Along with 180 journalists from 15 countries of Europe, the Americas and Asia, we cruised to the southern coast of Dubrovnik, Corcula, Hvar and Split. People in the streets talked to us and gave similar opinions of the current economic situation. They unanimously agreed that life is getting tougher today. "We cannot save even a penny. All the money we earn is entirely used for food and clothing only," said one person.
More and more people are becoming unemployed. Skegro said the current unemployment rate was 10 percent. The rate might be in fact much more. Elderly and disabled (casualties of war) people could also be added to the total rate.
Apart from economic hardship, there is no "let's go back to communism" backlash. Leaders of SDP, a former communist party, failed to exploit people's discontent for their political gain.
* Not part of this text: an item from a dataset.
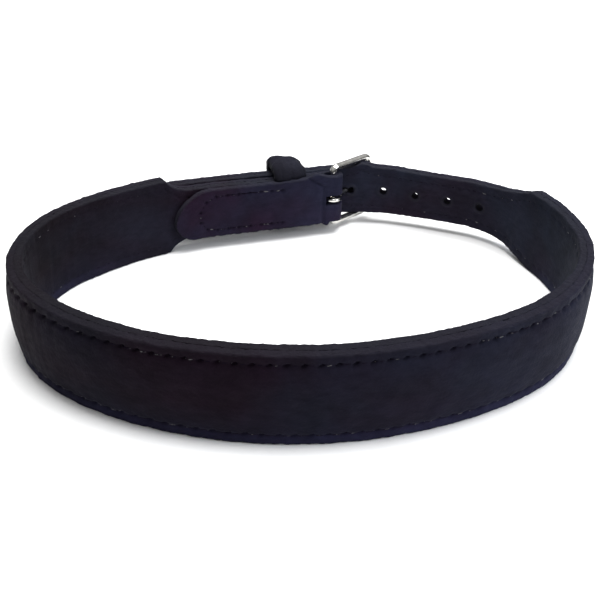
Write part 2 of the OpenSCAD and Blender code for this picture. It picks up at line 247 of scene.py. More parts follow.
def lean(u, z):
    """The tongue leans in at its top where it leaves the shoulder."""
    return -LEAN * (z - MID) * smooth(u, *LEAN_IN) * smooth(u, *LEAN_OUT)


def pressed(u):
    """1 along the two sides of the ring, where the inner leather is pressed flat."""
    return sum(bump(u, at, PRESSED_W) for at in PRESSED_AT)


def seam_marks(u, z, inset, low, top):
    """Groove, slanted needle cuts and puckers of the two stitch rows: how far the surface is drawn in."""
    total = np.zeros(np.broadcast(u, z).shape)
    for row, phase in ((low + inset + LOW_SEAM_EXTRA * wide(u), 0.0), (top - inset, 0.5)):
        away = z - row
        along = (u / STITCH + phase) % 1.0
        past_hole = ((along + 0.5) % 1.0 - 0.5) * STITCH
        lengthwise = past_hole * math.cos(NEEDLE_SLANT) + away * math.sin(NEEDLE_SLANT)
        crosswise = away * math.cos(NEEDLE_SLANT) - past_hole * math.sin(NEEDLE_SLANT)
        total += GROOVE * bump(away, 0, GROOVE_W)
        total += NEEDLE_CUT * np.exp(-((lengthwise / NEEDLE_CUT_L) ** 2 + (crosswise / NEEDLE_CUT_W) ** 2))
        total -= PUCKER * bump(np.abs(away), PUCKER_AWAY, PUCKER_W) * (1 - np.cos(TAU * along))
    return total


def outer_surface(u, z):
    """Outer face of the cover, as a distance from the inner face of the band."""
    w = wide(u)
    padded = smooth(u, U_SHOULDER_R + 3, U_SHOULDER_R - 12) * smooth(u, U_SHOULDER_L - 3, U_SHOULDER_L + 12)
    base = 2 * PLY + (EDGE_T - 2 * PLY) * w
    t = np.clip(np.abs(z - MID) / (MID - SEAM_INSET), 0, 1)
    swell = 1 - t ** 3.2
    lumps = 1 + LUMPS * waves(u + 0.6 * z, [17, 29, 43, 71], 11)
    rise = DOME * (1 - PRESSED_DOME * pressed(u))
    return base + rise * padded * swell * lumps + WAVER * waves(u - 0.4 * z, [9, 14, 33], 12) * w


def soft_creases(u, z, seed):
    """Slight upright creases where the leather is bent hard."""
    zones = sum(strength * bump(u, at, width) for at, width, strength in CREASE_ZONES)
    return CREASE_DEPTH * zones * waves(u + 0.12 * z, [2.9, 4.3, 6.7], seed)


def hole_rims(u, z):
    """The lips round the holes and the dips around them."""
    total = np.zeros(np.broadcast(u, z).shape)
    for at in HOLES_U:
        d = np.hypot(u - at, z - MID)
        total += LIP * bump(d, LIP_R, LIP_W) - DIP * bump(d, DIP_R, DIP_W)
    return total


# Mesh building

FACE_ROWS = 66
CORNER_STEPS = 4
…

All whom I have met said "no" in turning back the clock to communism.
But social injustice and inequality have became the main themes of opposition parties in their campaigns. The ruling party, HDZ, which was founded by Tudjman, was seemingly too strong to be defeated in both elections, thanks to his legacy as the "Father of the Croatian Nation".
Nevertheless, his popularity rating is undoubtedly sliding fast. There has been a lot of talk among people on the business activities run by his family, particularly his eldest daughter. His ability to manipulate television coverage has incited criticism, too. Meanwhile, the Western press, particularly the U.S., has put a spotlight on his moves to eradicate the crime of former traitors known as Ustashe.
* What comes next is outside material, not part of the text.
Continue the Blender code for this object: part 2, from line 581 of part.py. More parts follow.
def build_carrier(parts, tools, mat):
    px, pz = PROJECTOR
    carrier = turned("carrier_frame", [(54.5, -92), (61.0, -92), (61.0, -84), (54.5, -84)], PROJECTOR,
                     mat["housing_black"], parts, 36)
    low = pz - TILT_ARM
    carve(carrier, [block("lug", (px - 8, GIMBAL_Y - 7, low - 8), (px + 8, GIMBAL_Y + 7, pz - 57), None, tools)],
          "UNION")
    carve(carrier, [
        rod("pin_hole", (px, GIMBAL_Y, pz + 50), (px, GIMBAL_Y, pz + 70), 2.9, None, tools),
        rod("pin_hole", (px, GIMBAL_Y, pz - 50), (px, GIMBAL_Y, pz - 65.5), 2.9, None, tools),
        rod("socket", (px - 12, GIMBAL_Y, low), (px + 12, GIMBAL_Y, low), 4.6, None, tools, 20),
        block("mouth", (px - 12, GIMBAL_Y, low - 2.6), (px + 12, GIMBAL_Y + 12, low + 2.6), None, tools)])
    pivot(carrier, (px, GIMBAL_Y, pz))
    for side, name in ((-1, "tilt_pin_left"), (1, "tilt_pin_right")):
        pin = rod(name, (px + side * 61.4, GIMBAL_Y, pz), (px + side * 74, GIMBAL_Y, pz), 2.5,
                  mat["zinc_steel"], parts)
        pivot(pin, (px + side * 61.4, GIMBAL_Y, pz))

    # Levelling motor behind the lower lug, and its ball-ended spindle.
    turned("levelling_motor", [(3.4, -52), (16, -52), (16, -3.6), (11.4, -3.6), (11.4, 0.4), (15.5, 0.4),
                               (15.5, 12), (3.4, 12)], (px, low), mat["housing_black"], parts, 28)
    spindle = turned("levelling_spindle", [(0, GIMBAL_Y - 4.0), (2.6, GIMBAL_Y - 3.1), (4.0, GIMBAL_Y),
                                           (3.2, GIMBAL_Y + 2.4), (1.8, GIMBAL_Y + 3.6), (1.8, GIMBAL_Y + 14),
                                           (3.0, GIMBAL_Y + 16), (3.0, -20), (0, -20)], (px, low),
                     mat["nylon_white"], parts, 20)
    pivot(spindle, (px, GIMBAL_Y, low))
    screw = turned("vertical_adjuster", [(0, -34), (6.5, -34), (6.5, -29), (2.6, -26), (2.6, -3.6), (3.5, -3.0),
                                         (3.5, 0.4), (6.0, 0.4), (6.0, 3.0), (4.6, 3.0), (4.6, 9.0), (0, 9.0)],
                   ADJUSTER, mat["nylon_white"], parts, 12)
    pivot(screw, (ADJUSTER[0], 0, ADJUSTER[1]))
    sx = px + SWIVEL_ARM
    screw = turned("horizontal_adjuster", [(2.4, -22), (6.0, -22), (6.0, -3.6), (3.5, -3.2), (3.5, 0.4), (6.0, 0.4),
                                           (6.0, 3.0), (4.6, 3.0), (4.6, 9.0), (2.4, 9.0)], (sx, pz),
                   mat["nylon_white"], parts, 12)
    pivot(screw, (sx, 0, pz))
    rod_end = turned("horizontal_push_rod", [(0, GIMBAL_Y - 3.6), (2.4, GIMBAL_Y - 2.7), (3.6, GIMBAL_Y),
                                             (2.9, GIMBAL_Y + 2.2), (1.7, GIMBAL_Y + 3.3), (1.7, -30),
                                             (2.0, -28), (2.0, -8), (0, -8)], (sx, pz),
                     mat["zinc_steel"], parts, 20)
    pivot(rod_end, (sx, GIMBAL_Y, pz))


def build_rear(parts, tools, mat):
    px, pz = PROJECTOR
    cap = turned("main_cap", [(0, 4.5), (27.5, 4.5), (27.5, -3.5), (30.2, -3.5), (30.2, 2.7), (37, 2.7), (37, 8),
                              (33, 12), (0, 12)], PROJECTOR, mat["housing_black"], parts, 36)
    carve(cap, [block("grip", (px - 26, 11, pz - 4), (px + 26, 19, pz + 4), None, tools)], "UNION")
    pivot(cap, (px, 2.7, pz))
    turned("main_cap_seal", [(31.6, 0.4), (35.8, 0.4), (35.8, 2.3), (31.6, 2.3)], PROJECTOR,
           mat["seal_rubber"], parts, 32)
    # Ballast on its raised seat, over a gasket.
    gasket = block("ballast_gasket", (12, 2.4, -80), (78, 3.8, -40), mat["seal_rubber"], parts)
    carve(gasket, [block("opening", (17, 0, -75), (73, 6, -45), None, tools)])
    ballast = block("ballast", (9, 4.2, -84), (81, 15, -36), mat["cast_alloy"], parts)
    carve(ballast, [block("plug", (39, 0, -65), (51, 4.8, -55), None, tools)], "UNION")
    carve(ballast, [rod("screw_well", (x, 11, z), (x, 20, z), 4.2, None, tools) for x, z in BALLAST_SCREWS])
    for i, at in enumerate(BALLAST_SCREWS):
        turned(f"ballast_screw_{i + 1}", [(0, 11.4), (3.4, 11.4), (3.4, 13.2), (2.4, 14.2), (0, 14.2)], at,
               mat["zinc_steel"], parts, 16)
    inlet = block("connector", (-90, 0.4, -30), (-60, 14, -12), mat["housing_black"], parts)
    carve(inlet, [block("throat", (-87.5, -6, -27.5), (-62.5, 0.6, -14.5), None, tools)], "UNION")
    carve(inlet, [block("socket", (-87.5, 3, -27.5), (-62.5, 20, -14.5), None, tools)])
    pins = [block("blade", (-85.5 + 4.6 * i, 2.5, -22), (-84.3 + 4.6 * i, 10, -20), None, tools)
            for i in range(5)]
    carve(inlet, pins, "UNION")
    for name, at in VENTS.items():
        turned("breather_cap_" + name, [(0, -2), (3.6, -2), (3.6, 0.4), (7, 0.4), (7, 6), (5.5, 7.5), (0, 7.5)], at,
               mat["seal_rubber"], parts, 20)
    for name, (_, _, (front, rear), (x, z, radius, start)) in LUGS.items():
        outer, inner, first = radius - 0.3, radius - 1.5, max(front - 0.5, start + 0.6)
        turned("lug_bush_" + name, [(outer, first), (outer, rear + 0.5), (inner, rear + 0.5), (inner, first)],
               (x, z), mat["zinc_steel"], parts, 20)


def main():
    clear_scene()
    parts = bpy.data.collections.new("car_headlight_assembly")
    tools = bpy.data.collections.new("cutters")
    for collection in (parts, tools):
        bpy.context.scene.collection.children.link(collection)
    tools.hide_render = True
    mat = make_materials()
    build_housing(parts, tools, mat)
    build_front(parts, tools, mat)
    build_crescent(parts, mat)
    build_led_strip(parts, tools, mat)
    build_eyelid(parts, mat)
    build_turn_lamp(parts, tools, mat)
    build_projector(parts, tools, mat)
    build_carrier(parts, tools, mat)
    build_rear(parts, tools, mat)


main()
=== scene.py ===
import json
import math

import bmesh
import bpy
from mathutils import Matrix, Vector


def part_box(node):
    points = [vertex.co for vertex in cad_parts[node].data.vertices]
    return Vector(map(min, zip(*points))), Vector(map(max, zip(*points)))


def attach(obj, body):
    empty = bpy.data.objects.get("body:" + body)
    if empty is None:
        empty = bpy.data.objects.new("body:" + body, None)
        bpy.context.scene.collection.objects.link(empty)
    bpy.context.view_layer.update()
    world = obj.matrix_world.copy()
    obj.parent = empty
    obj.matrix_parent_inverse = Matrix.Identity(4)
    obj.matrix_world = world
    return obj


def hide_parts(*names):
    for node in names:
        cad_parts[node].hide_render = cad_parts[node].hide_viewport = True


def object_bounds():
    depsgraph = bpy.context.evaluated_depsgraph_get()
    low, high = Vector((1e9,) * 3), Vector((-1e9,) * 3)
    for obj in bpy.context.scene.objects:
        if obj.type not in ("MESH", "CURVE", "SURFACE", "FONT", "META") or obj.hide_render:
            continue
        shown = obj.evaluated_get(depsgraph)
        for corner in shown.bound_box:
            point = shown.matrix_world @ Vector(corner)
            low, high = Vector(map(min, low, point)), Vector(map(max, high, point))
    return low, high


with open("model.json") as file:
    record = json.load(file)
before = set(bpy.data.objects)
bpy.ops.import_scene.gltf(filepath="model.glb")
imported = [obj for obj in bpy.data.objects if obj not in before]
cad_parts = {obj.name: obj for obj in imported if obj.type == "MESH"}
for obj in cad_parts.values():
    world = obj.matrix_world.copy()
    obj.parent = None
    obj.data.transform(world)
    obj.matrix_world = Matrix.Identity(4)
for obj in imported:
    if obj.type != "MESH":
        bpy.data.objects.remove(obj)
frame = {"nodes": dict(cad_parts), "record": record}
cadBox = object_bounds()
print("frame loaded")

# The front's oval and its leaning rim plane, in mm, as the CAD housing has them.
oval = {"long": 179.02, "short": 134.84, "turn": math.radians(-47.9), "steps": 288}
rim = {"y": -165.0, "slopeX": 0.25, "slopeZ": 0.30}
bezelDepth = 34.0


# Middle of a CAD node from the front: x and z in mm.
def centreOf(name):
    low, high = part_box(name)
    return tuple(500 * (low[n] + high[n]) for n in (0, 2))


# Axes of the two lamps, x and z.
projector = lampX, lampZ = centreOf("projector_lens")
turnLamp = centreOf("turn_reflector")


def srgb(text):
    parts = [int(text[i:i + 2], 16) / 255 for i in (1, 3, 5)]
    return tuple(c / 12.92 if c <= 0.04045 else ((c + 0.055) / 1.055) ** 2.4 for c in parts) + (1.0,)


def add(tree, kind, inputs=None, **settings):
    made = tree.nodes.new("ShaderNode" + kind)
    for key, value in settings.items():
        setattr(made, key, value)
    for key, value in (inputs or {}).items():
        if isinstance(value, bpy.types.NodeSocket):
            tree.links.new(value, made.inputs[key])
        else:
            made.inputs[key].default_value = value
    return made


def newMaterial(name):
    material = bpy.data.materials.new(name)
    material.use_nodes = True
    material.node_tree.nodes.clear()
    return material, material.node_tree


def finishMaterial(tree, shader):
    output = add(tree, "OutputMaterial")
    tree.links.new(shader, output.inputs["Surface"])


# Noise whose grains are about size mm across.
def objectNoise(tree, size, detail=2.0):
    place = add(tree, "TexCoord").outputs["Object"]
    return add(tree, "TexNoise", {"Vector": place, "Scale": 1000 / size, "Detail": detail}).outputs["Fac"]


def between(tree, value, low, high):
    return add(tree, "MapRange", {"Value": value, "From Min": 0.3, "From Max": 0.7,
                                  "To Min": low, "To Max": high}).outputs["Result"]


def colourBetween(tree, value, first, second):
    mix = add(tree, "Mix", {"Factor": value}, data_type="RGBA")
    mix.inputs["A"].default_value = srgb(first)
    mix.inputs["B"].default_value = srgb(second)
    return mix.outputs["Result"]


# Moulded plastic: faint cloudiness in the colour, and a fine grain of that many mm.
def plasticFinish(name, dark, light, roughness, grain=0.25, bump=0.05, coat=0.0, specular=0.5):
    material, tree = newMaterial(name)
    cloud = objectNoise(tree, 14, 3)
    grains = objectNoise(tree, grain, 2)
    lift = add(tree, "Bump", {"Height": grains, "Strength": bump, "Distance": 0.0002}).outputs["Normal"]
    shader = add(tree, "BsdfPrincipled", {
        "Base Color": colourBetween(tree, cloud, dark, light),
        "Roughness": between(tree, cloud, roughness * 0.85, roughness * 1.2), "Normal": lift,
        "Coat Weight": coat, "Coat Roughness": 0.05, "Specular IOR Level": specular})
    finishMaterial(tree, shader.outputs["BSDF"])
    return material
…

During his reelection victory speech, Tudjman promised that a "rich and democratic" Croatia would be his second-term objective in office. The political, economic and social challenges confronting Tudjman are indeed paramount. The trickiest one has been his inability to name a potential heir at his age of 75 years.
The writer is a columnist and a lecturer at the political and social sciences department of the University of Indonesia.